歯の痛みは、
象牙質:エナメル質の中にある硬さと柔らかさを併せ持つ組織
歯髄:歯の中にある神経
歯根膜:歯と骨をつないでいる組織
の3つの部分から痛みが生まれます。
その部分にある痛みに反応する種類の神経に刺激が加わることによって、痛みが生じます。
それぞれ、特徴的な痛みが出ますから、痛みの程度、頻度、特徴で歯科医は、どこでその痛みが起こっているのか推察しています。
象牙質
象牙質の痛みの特徴は刺激に対して、反応が早いこと、冷たいもので反応が出ることです。すぐ痛みがでる。チカっと痛む。冷たいものを飲んだり、冷たい風をかけると歯がすぐにしみるなどです。

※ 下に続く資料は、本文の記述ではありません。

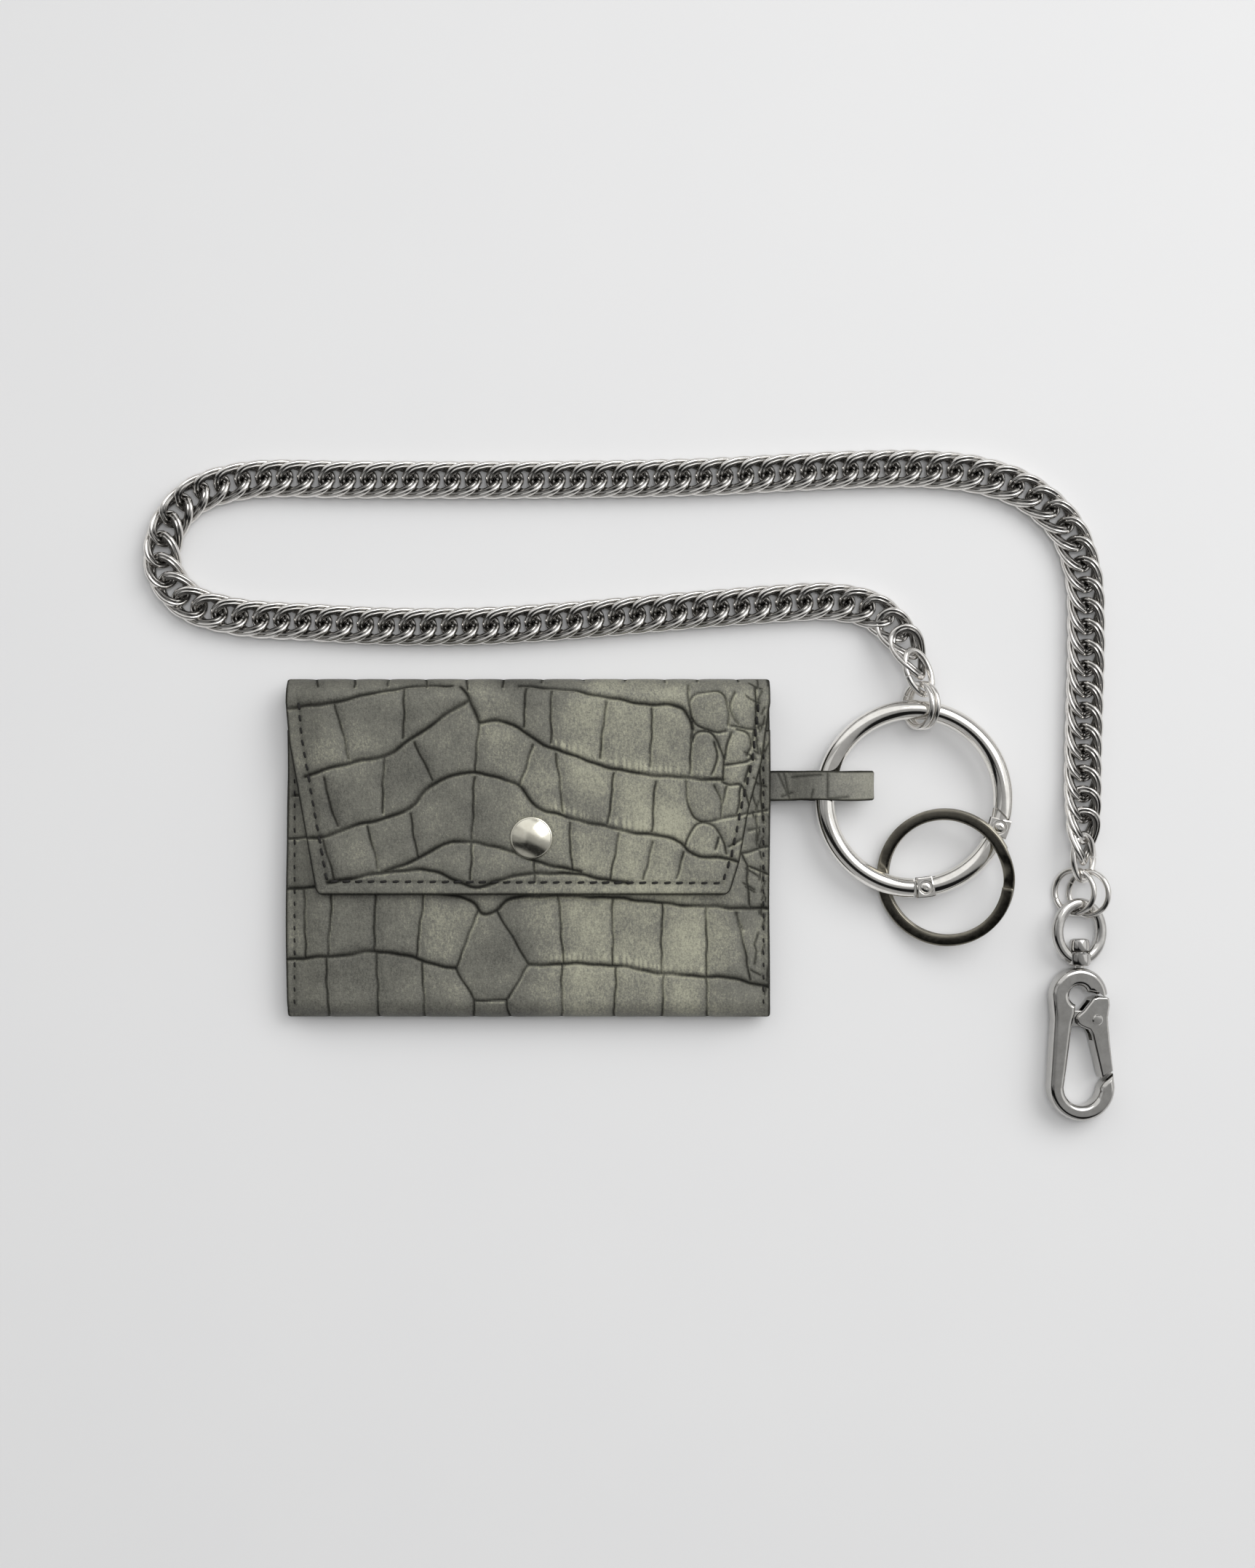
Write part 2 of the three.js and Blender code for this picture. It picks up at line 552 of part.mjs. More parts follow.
function addSwivelHook(parent) {
  const eye = addGroup(parent, SWIVEL.x, SWIVEL.eyeY, SWIVEL.z);
  eye.rotation.y = rad(SWIVEL.lean);
  addMesh(eye, 'swivel_eye', swivelEye(), nickel());
  const post = addGroup(parent, SWIVEL.x, SWIVEL.eyeY, SWIVEL.z);
  addMesh(post, 'swivel_post', swivelPost(), nickel());
  const turn = addGroup(parent, SWIVEL.x, HOOK.holeY, SWIVEL.z);
  turn.rotation.y = rad(HOOK.lean);
  const hook = addGroup(turn, -0.7, 0, 0);
  addMesh(hook, 'hook_body', hookBody(), nickel());
  addMesh(hook, 'hook_gate', hookGate(), nickel());
  addMesh(hook, 'hook_gate_pin', hookGatePin(), nickel());
  addMesh(hook, 'hook_gate_spring', hookGateSpring(), springSteel());
}

const chainWallet = new THREE.Group();
addWallet(chainWallet);
addGateRing(chainWallet);
addKeyRing(chainWallet);
addJumpRings(chainWallet, ['start_jump_ring_a', 'start_jump_ring_b'], START_RINGS);
addChain(chainWallet);
addJumpRings(chainWallet, ['end_jump_ring_a', 'end_jump_ring_b'], END_RINGS);
addSwivelHook(chainWallet);

export default chainWallet;
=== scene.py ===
"""Looks of the chain wallet: crocodile-embossed leather, bright nickel hardware and a woven curb chain.

Shapes are worked out in millimetres in the CAD frame and turned into metres when a mesh is made.
"""
import math

import bmesh
import bpy
import numpy as np
from mathutils import Matrix, Vector


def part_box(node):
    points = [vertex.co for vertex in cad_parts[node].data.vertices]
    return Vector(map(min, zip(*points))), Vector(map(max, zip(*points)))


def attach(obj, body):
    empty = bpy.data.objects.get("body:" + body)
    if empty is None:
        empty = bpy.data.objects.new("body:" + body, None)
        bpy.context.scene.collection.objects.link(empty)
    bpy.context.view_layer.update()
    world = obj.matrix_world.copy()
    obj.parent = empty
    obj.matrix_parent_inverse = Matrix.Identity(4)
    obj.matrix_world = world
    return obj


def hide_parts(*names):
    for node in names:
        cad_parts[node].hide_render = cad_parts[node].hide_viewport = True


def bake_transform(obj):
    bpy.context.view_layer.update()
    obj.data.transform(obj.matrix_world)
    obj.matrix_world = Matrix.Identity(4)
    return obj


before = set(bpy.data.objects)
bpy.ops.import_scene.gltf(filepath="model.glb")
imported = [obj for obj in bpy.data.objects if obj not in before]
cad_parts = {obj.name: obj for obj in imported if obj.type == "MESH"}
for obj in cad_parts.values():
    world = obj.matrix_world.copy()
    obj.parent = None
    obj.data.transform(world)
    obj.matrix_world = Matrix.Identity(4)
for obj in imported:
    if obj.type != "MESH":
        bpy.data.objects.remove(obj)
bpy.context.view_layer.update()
MM = 0.001


def node_box(*nodes):
    """Lowest and highest corner of some CAD nodes together, in millimetres."""
    lows, highs = zip(*(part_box(node) for node in nodes))
    return np.min(lows, axis=0) / MM, np.max(highs, axis=0) / MM


# ---------------------------------------------------------------- driving dimensions, in millimetres
shell_low, shell_high = node_box("outer_shell")
flap_low, flap_high = node_box("flap")
HALF_WIDTH = shell_high[0]
BOTTOM_Y = shell_low[1]
TOP_Y = flap_high[1]
FRONT_TOP = 8.8
FLAP_TOP = flap_high[2]
LEATHER = 1.4
LINING = 0.4
LINING_INSET = 1.7
LINING_MARGIN = 1.1
POCKET_END_V = -112
MOUTH_Y = 28.0
FLAP_END_Y = flap_low[1]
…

実は、この痛みのメカニズムは未だ分かってません。現在、有力な説は、象牙質は円錐形の細い管が集まった構造なのですが、その中にある液が乾燥したり、動いたりすることで神経細胞を刺激して痛みを生じると考えられてます。
なぜ、分かっていないかというと、象牙質に直接、麻酔薬を塗っても麻酔が効かず、痛みが出ること。象牙質の管の中には、象牙芽細胞という細胞が入っているのですが、それが直接、痛みには関与していないこと。また、象牙質の管の中に痛みを感じる神経が一部、入っているのですが、短すぎるので、それが直接、痛みに関与しているとは考えづらいことが挙げれます。
歯髄
歯髄の痛みの特徴は、鈍い痛み。冷たいもので反応しますが、特に温かい飲み物、刺激に対して反応します。痛みの種類は脈動性でズキズキ痛むことが特徴です。また、もう一つの特徴として、健全な歯は全く反応がないということです。つまり、歯髄の損傷や炎症があった時だけ痛みが出るということです。
歯根膜
歯根膜の痛みの特徴は、象牙質と歯髄の痛みの特徴の両方を併せ持ちます。神経の無い歯にも関わらず痛くなった場合、多くは歯根膜に炎症が起こってます。そのような歯は、かむとすごく痛いという症状があらわれます。また、歯の詰め物やかぶせが高い場合におこる、歯がしみる、噛むと痛いという症状も、多くは歯根膜の痛みになります。
歯が原因で起こるの3つの痛みに関して、紹介させていただきました。
実際には、それらが複合的に起こるので、冷たいものがしみていても、歯髄まで虫歯や炎症が及んでいたり、歯茎の炎症と歯の炎症が同時に起こったりするので、一概にそうならないことも多々あります。そのために、レントゲンを撮ったり、歯に電気刺激や、冷たい風、冷やしたスポンジを当てたり、噛み合わせをみたりと検査することで、原因を特定していきます。
また、厄介なことに、歯が原因と思いきや、歯が原因でない、周りの筋肉や神経、全く別のところが原因で歯に痛みを生じることがあるので、歯科医院や、内科、耳鼻科などの病院に行って正しい診断のもと、正しい治療を受けることが重要になります。